Saving the best for last, three recent DVD releases are among the year’s finest films.
With the same basic plot as Avatar, South African director Neill Blomkamp’s first film, District 9, is a thrilling science fiction film given gravitas by both its documentary style flavor and its Johannesburg setting. Sharlto Copley heads the brilliant, if heretofore unknown, cast of actors as a government minister who is slowly turning into an insect-like alien. See Avatar and sit in awe of its special effects then see this masterpiece and be in even more awe of what can be accomplished on a shoestring with wit, style and a great deal of heart.
District 9 is available on Blu-ray and standard DVD.
Writer-director Cary Fukinaga explores familiar landscapes with a fresh eye in Sin Nombre, the best foreign language film I’ve seen this year. The film is about two disparate would-be illegal emigrants to America. One is a young girl whose father has returned to Honduras to bring his teenage daughter to America to live with his new family; the other is a teenage Mexican gang member in search of a better life. The two meet under extraordinary circumstances and band together on a harrowing journey. Set in a world where betrayal and death wait around every corner, the film is filled with unbearable sorrow yet ends on a note of hope, a kind of updated version of The Grapes of Wrath for our time.
Sin Nombre is available on standard DVD only.
A charmer that sneaks up on you, Ann Boden and Ryan Fleck’s Sugar is about a Dominican star baseball player recruited for the U.S. minor leagues. A stranger in a strange land, he must depend on the kindness of strangers to help find his niche, which he eventually does. This is a great sports movie in the best sense of the word. Algenis Perez Soto is a real find as Miguel “Sugar” Santos.
Sugar is available on standard DVD only.
Also new, the long-awaited DVD release of Gavin Millar’s 1985 gem, Dreamchild starring the splendid Coral Browne as the old lady who as child was the inspiration for Alice in Wonderland, and Ian Holm as Lewis Carroll (in flashbacks). Jim Henson designed the creatures who still haunt the elderly Alice.
Dreamchild is available exclusively from Amazon.com.
As promised, here are my lists of the Best DVD releases of 2009:
Best Blu-ray releases (classics):
- Gone With the Wind – 70th Anniversary Edition (reviewed November 24th)
- The Wizard of Oz – 70th Anniversary Edition (reviewed October 6th)
- North by Northwest – 50th Anniversary Edition (reviewed November 3rd)
- South Pacific 50th Anniversary Edition (reviewed March 31st)
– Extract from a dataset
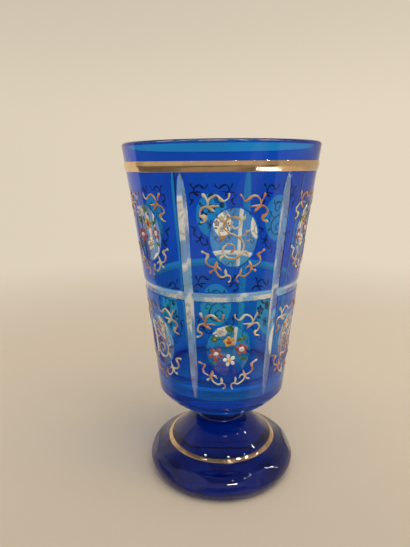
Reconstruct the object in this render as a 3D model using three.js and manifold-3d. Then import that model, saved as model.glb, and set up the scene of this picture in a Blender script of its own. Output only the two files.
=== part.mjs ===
// A footed tumbler of clear crystal cased in cobalt glass and cut through to the clear.
// Millimetres, +Z up, origin at the centre of the ground base. Angles run from the front (-Y) towards +X.
import * as THREE from "three";
import { mergeVertices } from "three/addons/utils/BufferGeometryUtils.js";
import Module from "manifold-3d";

const wasm = await Module();
wasm.setup();

// Whole glass
const height = 151;
const rimRadius = 42;
const panels = 6;
const roundSides = 48;

// Bowl wall, from the rim down to the shoulder
const shoulderZ = 45;
const shoulderRadius = 29.2;
const wallHollow = 0.6;
const rimWall = 2.4;
const shoulderWall = 4;
const lipRound = 0.9;
const wallSteps = 2;

// Underside of the bowl, a quarter ellipse that ends in a flat on the collar
const undersideDrop = 11;
const undersideFlatRadius = 15;
const undersideSteps = 5;

// Inside of the bowl
const floorThickness = 16;
const floorRound = 10;
const floorRoundSteps = 4;
const floorRise = 0.8;

// Cobalt casing fused over the crystal
const casing = 0.5;
const fuseGap = 0.1;

// Mitre cuts that divide the panels, one upright between each two and one belt all round
const mitreDepth = 1.3;
const mitreWidth = 4.8;
const mitreTopRun = 16;
const mitreEndAboveShoulder = 1.5;
const mitreEndRun = 16;
const mitreRunSteps = 3;
const beltZ = 92.4;
const beltDepth = 1.1;
const beltWidth = 4.1;

// Oval lens cuts, two to a panel, one above the belt and one below it
const ovalWidth = 18.6;
const ovalHeight = 23.2;
const ovalDepth = 1.4;
const ovalAboveBelt = 23.6;
const ovalBelowBelt = 22.9;
const upperOvalLead = -1;
const lowerOvalLead = -3;
const ovalSides = 20;
const ovalRings = 2;

// How far every cutting tool stands out of the glass
const toolClear = 1.2;

// Gilt band under the rim, with a low ridge along its middle. The upright cuts start at its lower edge
const bandBelowRim = 7.4;
const bandHeight = 4;
const giltThickness = 0.2;
const giltGap = 0.05;
const bandRidge = 0.15;

// Collar between bowl and stem
const collarRadius = 14.7;
const collarThickness = 1.5;
const collarSteps = 3;

// Foot: stem, dome and a thick rounded edge
const stemRadius = 10.6;
const stemFillet = 1.2;
const stemFilletSteps = 3;
const stemHeight = 7.1;
const edgeRound = 6;
const edgeCentreRadius = 28.2;
const edgeTopAngle = 21;
const domeTopRun = 5.1;
const domeTopFall = 0.8;
const domeSkirtRun = 9.2;
const domeSkirtRise = 3.9;
const domeSteps = 7;
const edgeSteps = 7;
const pontilRadius = 12;
const pontilDepth = 1;
const pontilSteps = 3;

// Gilt ring on the foot
const footRingRadius = 25.2;
const footRingWidth = 2;

// Flat ovals cut on the rounded edge of the foot
const facetDepth = 1.1;
const facetTilt = 32;
const facetLead = -4.5;
const facetToolWidth = 36;
const facetToolHeight = 24;

// Levels worked out from the sizes above
const undersideZ = shoulderZ - undersideDrop;
const stemTopZ = undersideZ - collarThickness;
const domeTopZ = stemTopZ - stemHeight;
const floorZ = undersideZ + floorThickness;
const mitreEndZ = shoulderZ + mitreEndAboveShoulder;
const bandTopZ = height - bandBelowRim;
const mitreTopZ = bandTopZ - bandHeight;

const degrees = Math.PI / 180;
const weldWithin = 1e-5;
const point = (r, z) => new THREE.Vector2(r, z);

// Outer radius of the bowl wall at a height, a straight taper drawn in a little at the middle
function wallRadius(z) {
  const t = (height - z) / (height - shoulderZ);
  return rimRadius + (shoulderRadius - rimRadius) * t - 4 * wallHollow * t * (1 - t);
}

// Wall thickness at a height, growing from the rim to the shoulder
function wallThickness(z) {
  return rimWall + ((shoulderWall - rimWall) * (height - z)) / (height - shoulderZ);
}

// Points of the outer wall between two heights, from the top down
function wallPoints(topZ, endZ, steps) {
  return Array.from({ length: steps + 1 }, (_, i) => {
    const z = topZ + ((endZ - topZ) * i) / steps;
    return point(wallRadius(z), z);
  });
}

// Points of the underside, from the shoulder to the middle of the flat
function undersidePoints() {
  const across = shoulderRadius - undersideFlatRadius;
  const curve = Array.from({ length: undersideSteps }, (_, i) => {
    const turn = ((i + 1) / undersideSteps) * (Math.PI / 2);
    const r = undersideFlatRadius + across * Math.cos(turn);
    return point(r, shoulderZ - undersideDrop * Math.sin(turn));
  });
  return [...curve, point(0, undersideZ)];
}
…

- Woodstock – 40th Anniversary Edition (reviewed June 9th)
- Pinocchio (reviewed March 10th)
- The Seventh Seal (reviewed June 16th)
- Quo Vadis (reviewed March 31st)
- It’s a Wonderful Life (reviewed November 3rd)
- A Christmas Carol (reviewed November 3rd)
Best Blu-ray releases (contemporary films):
- District 9 (reviewed December 29th)
- Inglourious Basterds (reviewed December 15th)
- Up (reviewed November 17th)
- Coraline (reviewed July 28th)
- (500) Days of Summer (reviewed December 22nd)
- The Curious Case of Benjamin Button (reviewed May 5th)
- Slumdog Millionaire (reviewed March 31st)
- Milk (reviewed March 10th)
- The Reader (reviewed May 5th)
- Doubt (reviewed April 7th)
Best standard DVD releases (classic films):
- Icons of Screwball Comedy, Vol. 1 and Vol. 2(reviewed August 4th)
- The Claudette Colbert Collection (reviewed November 3rd)
- The Golden Age of Television (reviewed December 1st)
- Chinatown(reviewed October 20th)
- Dreamchild (reviewed December 29th)
Not much in the latter category this year as DVD distributors have cut way back on releases. Criterion, Fox and Warner Bros. continue to upgrade their most popular titles to Blu-ray while Paramount continues to rerelease their most popular titles in the most pristine standard DVD editions available.
Two trends this year make us hopeful for the future of the home video format.
The first is the increase of availability of films on Blu-ray and the price wars that make these higher end discs affordable, often at a cost below standard DVD versions of the same films.
The second is the trend begun by Warner Bros. to release classic films upon demand as the masters become available. By year end both Universal and MGM-UA had dipped their toes into the market as well.